Listening is an act of response—it is presence in motion.

Positive Karma: The Gentle Teacher

When we are positively oriented towards karma, it feels light, warm, and illuminating, and every lesson learned feels effortless and comfortable. It shows up in moments of ease, clarity, and flow. It is always available, yet resistance often prevents us from recognizing it. Positive karma invites us to trust the flow of life and to move with it rather than bracing against it.

When we align positively with karma, every word, every action, becomes a dance with life—a co-creation of beauty and harmony.

Practical Reflections

  1. Pause before speaking: Find the still point and choose your words with intention.

  2. Notice your language patterns: Are your words expansive or contractive?

  3. Meet karma with openness: See every challenge as an invitation to grow.

  4. Cultivate compassion: Towards yourself, others, and the lessons life brings.

  5. Listen deeply: Create space for understanding, both within and without.

Radiating Response

Every word we speak shapes our reality.

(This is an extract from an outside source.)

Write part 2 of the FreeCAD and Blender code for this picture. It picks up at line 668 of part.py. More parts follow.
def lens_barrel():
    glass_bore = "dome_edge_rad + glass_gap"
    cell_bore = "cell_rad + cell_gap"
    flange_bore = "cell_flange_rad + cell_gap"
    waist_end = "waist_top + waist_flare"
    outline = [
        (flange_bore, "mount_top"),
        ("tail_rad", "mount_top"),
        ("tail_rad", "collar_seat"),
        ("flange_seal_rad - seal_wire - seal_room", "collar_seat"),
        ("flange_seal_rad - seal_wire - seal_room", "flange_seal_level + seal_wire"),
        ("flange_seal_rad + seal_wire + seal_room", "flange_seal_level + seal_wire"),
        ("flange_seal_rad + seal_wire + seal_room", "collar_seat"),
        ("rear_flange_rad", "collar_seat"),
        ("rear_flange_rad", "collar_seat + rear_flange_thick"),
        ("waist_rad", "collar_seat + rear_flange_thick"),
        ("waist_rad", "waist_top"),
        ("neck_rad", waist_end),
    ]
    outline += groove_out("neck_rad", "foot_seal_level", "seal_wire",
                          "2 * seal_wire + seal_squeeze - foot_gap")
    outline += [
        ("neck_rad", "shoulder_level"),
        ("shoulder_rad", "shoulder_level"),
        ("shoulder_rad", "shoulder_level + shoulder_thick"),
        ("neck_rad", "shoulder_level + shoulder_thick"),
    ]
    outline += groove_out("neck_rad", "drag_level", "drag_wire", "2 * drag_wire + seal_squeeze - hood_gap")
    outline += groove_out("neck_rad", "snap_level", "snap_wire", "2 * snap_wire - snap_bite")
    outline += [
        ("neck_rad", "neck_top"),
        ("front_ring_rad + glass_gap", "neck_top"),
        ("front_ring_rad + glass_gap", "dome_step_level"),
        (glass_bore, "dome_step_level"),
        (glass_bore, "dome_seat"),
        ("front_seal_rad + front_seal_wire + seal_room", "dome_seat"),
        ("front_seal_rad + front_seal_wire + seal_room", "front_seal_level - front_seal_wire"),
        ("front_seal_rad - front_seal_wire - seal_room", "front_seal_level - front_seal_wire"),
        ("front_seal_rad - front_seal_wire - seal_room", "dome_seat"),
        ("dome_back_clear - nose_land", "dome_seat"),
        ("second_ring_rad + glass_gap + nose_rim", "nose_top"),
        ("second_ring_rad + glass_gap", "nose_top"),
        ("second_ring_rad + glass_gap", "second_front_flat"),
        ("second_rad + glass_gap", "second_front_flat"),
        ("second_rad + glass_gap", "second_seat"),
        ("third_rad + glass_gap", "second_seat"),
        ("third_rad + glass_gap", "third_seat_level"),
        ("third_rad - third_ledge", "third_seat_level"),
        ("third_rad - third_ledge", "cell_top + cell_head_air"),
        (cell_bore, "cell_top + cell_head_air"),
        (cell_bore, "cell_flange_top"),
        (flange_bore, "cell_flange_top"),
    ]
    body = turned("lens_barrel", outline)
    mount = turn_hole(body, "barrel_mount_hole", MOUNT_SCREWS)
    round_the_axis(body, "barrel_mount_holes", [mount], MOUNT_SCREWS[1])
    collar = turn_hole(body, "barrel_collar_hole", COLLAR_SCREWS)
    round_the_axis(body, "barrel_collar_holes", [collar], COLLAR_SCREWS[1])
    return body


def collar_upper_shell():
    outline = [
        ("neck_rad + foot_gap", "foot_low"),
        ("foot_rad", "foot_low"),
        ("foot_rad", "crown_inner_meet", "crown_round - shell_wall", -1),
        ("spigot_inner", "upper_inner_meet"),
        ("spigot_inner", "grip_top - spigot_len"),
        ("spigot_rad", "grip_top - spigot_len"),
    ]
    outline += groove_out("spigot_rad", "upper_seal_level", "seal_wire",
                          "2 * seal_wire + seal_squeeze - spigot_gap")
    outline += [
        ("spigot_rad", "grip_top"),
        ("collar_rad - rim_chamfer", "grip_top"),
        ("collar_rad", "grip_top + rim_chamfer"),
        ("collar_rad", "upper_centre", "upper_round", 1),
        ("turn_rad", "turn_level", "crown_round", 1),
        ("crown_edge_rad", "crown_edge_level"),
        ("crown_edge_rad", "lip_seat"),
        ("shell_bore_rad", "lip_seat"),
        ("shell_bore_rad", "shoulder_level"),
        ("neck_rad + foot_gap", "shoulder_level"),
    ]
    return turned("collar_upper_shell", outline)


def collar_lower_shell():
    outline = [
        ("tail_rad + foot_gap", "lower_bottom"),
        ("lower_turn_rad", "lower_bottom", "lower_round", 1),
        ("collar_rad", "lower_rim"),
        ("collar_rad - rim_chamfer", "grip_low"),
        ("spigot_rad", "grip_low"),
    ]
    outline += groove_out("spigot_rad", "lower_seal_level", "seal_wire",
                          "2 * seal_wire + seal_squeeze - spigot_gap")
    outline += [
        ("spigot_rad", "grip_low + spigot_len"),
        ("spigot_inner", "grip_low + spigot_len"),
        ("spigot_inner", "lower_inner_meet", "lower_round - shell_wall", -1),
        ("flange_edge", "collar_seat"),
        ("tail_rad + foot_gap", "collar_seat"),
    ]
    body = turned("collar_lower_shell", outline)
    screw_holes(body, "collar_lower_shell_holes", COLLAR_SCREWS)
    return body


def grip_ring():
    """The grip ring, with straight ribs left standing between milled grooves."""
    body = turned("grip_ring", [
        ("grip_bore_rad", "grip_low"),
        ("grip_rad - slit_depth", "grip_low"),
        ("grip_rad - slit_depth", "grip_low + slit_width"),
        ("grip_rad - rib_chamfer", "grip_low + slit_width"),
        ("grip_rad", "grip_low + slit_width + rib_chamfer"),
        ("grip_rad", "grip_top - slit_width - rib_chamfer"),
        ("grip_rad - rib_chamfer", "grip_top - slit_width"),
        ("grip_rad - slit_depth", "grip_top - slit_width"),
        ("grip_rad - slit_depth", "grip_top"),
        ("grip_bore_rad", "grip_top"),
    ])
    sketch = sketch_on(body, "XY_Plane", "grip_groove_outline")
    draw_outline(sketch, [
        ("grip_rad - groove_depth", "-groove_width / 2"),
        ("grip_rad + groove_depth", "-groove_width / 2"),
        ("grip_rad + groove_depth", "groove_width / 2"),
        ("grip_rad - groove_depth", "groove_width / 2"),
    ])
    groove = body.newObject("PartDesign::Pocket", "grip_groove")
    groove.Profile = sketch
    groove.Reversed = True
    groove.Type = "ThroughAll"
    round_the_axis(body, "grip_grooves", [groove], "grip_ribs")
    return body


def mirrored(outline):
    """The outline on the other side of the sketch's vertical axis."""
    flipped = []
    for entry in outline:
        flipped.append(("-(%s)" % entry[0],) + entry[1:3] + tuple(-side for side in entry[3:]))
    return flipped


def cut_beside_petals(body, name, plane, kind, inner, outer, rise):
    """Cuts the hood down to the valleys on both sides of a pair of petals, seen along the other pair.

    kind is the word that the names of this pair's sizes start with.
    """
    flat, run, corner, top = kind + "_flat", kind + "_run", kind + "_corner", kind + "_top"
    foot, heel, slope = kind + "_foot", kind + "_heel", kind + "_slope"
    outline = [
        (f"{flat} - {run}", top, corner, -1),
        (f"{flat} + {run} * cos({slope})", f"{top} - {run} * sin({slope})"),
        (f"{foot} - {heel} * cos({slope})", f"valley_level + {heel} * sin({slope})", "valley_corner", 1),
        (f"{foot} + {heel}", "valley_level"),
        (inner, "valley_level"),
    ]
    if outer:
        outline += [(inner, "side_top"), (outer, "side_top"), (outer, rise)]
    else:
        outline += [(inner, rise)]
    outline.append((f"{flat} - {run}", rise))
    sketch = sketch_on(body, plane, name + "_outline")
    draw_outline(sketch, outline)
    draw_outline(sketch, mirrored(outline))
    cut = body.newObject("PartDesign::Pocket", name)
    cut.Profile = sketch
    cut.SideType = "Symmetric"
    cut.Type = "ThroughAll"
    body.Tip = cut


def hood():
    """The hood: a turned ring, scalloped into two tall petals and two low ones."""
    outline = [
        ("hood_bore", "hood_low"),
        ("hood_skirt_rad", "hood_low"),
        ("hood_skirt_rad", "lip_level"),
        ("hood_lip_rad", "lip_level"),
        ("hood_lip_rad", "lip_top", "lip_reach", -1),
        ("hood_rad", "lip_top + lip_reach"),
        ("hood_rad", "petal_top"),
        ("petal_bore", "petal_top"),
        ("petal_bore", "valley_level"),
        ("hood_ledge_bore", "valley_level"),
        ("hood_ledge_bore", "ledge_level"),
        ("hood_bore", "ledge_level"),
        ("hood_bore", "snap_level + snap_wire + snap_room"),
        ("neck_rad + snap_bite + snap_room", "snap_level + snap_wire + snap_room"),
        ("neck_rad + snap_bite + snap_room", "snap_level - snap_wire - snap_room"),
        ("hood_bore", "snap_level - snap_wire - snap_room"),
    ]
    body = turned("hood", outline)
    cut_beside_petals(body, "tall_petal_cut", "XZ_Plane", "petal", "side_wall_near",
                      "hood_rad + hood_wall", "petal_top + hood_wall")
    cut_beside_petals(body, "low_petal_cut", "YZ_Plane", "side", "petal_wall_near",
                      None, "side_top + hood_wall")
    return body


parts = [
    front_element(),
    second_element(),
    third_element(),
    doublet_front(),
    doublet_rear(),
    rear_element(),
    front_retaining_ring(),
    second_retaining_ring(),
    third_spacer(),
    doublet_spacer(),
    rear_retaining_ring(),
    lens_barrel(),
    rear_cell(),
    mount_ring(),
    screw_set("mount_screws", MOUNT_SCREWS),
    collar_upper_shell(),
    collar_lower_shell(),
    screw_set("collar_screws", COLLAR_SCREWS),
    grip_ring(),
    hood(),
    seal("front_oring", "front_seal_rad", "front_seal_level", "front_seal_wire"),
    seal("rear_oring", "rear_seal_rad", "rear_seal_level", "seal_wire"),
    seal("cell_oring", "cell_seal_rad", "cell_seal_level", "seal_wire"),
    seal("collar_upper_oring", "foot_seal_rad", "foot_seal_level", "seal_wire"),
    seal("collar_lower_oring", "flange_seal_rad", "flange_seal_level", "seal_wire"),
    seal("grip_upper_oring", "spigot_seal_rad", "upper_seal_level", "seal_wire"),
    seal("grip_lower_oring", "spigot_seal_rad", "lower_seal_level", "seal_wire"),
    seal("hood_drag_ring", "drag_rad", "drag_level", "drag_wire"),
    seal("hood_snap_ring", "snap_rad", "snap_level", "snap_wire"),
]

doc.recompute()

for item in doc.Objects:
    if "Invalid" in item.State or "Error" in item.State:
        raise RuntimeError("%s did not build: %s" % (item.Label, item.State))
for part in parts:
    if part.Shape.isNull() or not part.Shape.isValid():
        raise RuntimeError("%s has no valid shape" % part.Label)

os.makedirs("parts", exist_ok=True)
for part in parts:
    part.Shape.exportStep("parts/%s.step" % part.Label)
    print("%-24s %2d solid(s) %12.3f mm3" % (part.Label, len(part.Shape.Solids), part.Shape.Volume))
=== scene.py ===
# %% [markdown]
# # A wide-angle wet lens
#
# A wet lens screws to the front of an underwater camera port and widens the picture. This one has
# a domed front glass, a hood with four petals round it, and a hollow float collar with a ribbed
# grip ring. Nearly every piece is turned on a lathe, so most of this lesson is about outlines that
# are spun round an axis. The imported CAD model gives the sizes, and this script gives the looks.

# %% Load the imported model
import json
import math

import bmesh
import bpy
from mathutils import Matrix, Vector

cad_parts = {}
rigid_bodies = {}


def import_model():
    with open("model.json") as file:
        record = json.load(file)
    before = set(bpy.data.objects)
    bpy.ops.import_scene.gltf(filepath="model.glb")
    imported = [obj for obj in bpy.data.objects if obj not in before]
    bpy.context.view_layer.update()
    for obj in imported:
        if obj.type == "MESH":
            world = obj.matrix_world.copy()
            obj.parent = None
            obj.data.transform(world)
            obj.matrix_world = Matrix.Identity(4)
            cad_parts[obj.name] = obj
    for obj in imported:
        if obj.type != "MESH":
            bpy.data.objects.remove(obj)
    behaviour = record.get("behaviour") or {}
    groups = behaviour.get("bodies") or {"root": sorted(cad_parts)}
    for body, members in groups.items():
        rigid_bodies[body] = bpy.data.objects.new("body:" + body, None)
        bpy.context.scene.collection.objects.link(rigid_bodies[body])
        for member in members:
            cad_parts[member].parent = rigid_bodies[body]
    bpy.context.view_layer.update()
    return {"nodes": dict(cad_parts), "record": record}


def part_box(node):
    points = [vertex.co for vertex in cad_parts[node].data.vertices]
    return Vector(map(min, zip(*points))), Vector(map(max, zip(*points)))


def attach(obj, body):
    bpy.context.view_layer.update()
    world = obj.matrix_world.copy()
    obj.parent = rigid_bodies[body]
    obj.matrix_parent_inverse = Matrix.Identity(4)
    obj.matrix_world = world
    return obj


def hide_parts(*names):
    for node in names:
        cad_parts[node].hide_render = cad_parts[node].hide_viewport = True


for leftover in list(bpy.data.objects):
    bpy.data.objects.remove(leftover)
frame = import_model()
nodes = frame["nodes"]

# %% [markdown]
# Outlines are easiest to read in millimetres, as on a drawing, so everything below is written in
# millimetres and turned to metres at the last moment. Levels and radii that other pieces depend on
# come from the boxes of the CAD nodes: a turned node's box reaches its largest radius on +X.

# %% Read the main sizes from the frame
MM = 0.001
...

Every movement—whether response or reaction—sets ripples in motion. Karma, language, and movement are intertwined threads in the tapestry of creation. When we approach them with sovereignty, compassion, and intention, we transform not only our experience of reality but reality itself.

In every word, in every pause, there exists an opportunity—to respond, to align, and to create a life of harmony, clarity, and gentle growth.